Cielo lattiginoso? Colpa della polvere sahariana: il caso Sardegna spiegato dal Snpa
La causa del cielo lattiginoso che abbiamo apprezzato in Sardegna nelle recenti settimane è da attribuire al deserto del Sahara e alla polvere sahariana, che comunemente viene chiamata in modo improprio “sabbia sahariana”.
Infatti, secondo la tabella delle classi granulometriche di Udden-Wentworth, il termine sabbia si può utilizzare per particelle comprese tra 0,063 mm – 2 mm di diametro, mentre le particelle in sospensione che hanno reso i nostri cieli lattiginosi hanno diametri dell’ordine 0,01 mm – 0,05 mm; pertanto, il termine corretto è polvere. Inoltre, la minore dimensione permette di restare in sospensione più a lungo e percorrere grandi distanze.

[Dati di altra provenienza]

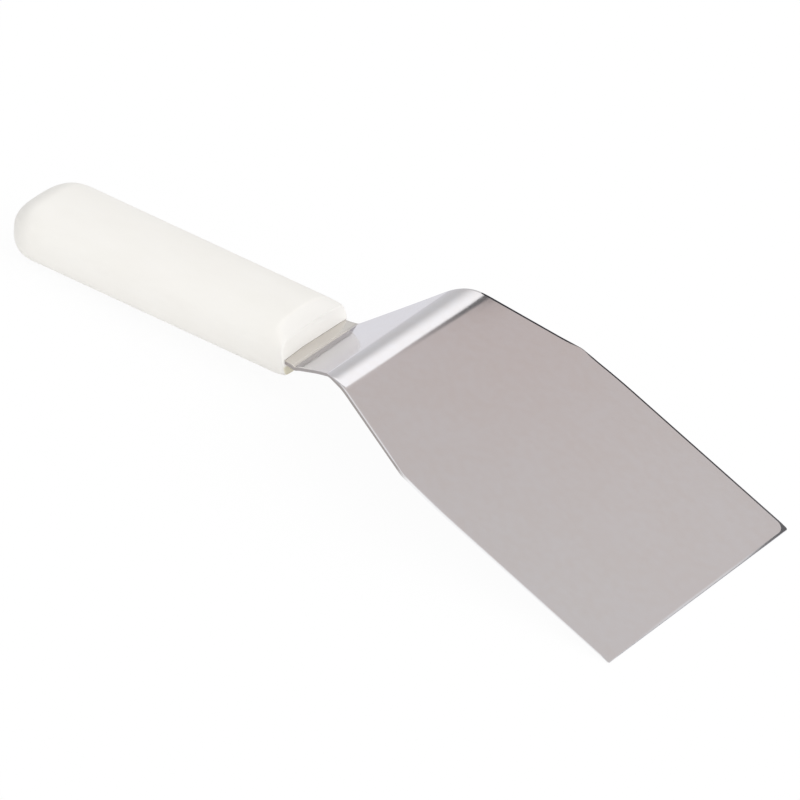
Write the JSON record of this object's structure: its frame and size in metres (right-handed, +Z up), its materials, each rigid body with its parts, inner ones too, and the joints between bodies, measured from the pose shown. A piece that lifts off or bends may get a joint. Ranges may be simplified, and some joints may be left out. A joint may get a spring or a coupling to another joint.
{
  "type": "griddle turner",
  "caption": "Offset griddle turner: broad stainless steel blade bent up from its tang, which is held in a moulded white plastic handle.",
  "frame": {"origin": "middle of the bounding box at the surface that the turner rests on, food side down", "axes": "+X level, from the handle's butt towards the blade's front edge; +Y across the blade; +Z up, out of the griddle side"},
  "size_m": [0.2828, 0.1016, 0.0392],
  "materials": {
    "stainless_steel": "satin, ground and polished",
    "white_plastic": "fine moulded surface"
  },
  "bodies": {
    "root": {"blade_with_tang": "stainless_steel", "handle": "white_plastic"}
  },
  "joints": []
}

Le condizioni necessarie affinché la polvere sahariana venga trasportata fino alle nostre latitudini
Occorre che sull’area sahariana sia presente instabilità atmosferica, con venti piuttosto forti e raffiche superiori a 50-60 km/h che, unitamente ai moti convettivi, sono tali da sollevare ingenti quantità di polvere desertica fino alla media troposfera.
Una volta che la polvere desertica è in sospensione, il suo trasporto sarà guidato dalla corrente a getto subtropicale, la quale può avere matrice sia ciclonica che anticiclonica. Pertanto, come anche altre specie di aerosol, le particelle di polvere interagiscono in modo diretto con la radiazione solare, diffondendola e assorbendola, creando l’effetto di “cielo lattiginoso”.

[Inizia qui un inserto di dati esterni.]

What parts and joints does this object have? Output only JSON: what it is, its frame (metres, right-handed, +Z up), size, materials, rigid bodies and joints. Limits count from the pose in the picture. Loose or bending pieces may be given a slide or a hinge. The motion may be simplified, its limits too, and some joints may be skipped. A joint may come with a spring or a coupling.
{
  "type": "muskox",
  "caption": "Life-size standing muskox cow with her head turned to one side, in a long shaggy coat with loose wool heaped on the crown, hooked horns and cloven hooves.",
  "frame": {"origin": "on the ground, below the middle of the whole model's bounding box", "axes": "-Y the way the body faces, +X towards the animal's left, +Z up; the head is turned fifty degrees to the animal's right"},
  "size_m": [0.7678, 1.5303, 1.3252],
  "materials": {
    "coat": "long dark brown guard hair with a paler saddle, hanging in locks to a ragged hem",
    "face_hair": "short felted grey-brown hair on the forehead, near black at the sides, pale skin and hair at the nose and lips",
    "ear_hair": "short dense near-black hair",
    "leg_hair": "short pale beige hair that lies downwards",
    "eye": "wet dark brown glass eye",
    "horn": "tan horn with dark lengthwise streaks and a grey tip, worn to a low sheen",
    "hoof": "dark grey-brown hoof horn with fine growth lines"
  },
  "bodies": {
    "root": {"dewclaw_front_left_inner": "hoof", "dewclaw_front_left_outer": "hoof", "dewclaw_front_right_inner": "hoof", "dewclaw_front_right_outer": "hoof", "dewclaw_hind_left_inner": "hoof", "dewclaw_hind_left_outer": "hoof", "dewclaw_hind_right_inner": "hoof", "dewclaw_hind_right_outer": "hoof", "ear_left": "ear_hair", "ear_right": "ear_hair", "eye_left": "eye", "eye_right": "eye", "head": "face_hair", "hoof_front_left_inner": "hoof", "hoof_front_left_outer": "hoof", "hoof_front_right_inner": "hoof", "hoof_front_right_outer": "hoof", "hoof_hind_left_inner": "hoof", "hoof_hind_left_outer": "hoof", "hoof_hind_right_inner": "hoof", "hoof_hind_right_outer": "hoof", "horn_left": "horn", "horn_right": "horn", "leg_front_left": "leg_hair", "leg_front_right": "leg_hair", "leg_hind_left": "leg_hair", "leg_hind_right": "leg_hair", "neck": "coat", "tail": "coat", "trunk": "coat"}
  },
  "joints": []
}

La cessazione dell’effetto del “cielo lattiginoso”
Il ritorno dei cieli sereni, o comunque sgombri dal carattere lattiginoso, può avvenire per avvezione di massa d’aria non di origine sahariana oppure per deposizione, secca o umida. Nel primo caso, ovvero per avvezione di massa d’aria non di origine sahariana, si intende che una massa d’aria con zona di origine diversa da quella desertica spazzi via la preesistente, ripulendo così i cieli dalla presenza delle particelle sahariane.
Per deposizione secca si intendono tutti quei processi di varia natura che, senza coinvolgere l’acqua presente in troposfera, determinano un flusso della polvere verso il basso (ad esempio i moti discensionali). Per deposizione umida si intendono tutti quei processi di impoverimento attraverso l’interazione con acqua liquida o solida presenti nella troposfera. In questo caso, i due fenomeni principali sono: il “rainout”, ovvero polvere direttamente catturata dalle nuvole, oppure il “washout”, ovvero attraverso precipitazione, come ad esempio pioggia o neve.
L’impatto della polvere sahariana sul clima
Un recente studio dell’Università della California-Los Angeles (UCLA), intitolato Increased atmospheric dust is masking greenhouse gases’ warming effect, ha rilevato che la quantità di polvere del deserto è aumentata di circa il 55% dalla metà del XIX secolo d.C. ad oggi. Relativamente al clima, lo studio ha calcolato che la polvere in sospensione ha effetti sia di riscaldamento che di raffreddamento, sebbene la risultante sia complessivamente un effetto di raffreddamento. Si può quindi affermare che il maggiore apporto di polvere sahariana, seppur in piccola parte, ha determinato una mitigazione del riscaldamento globale.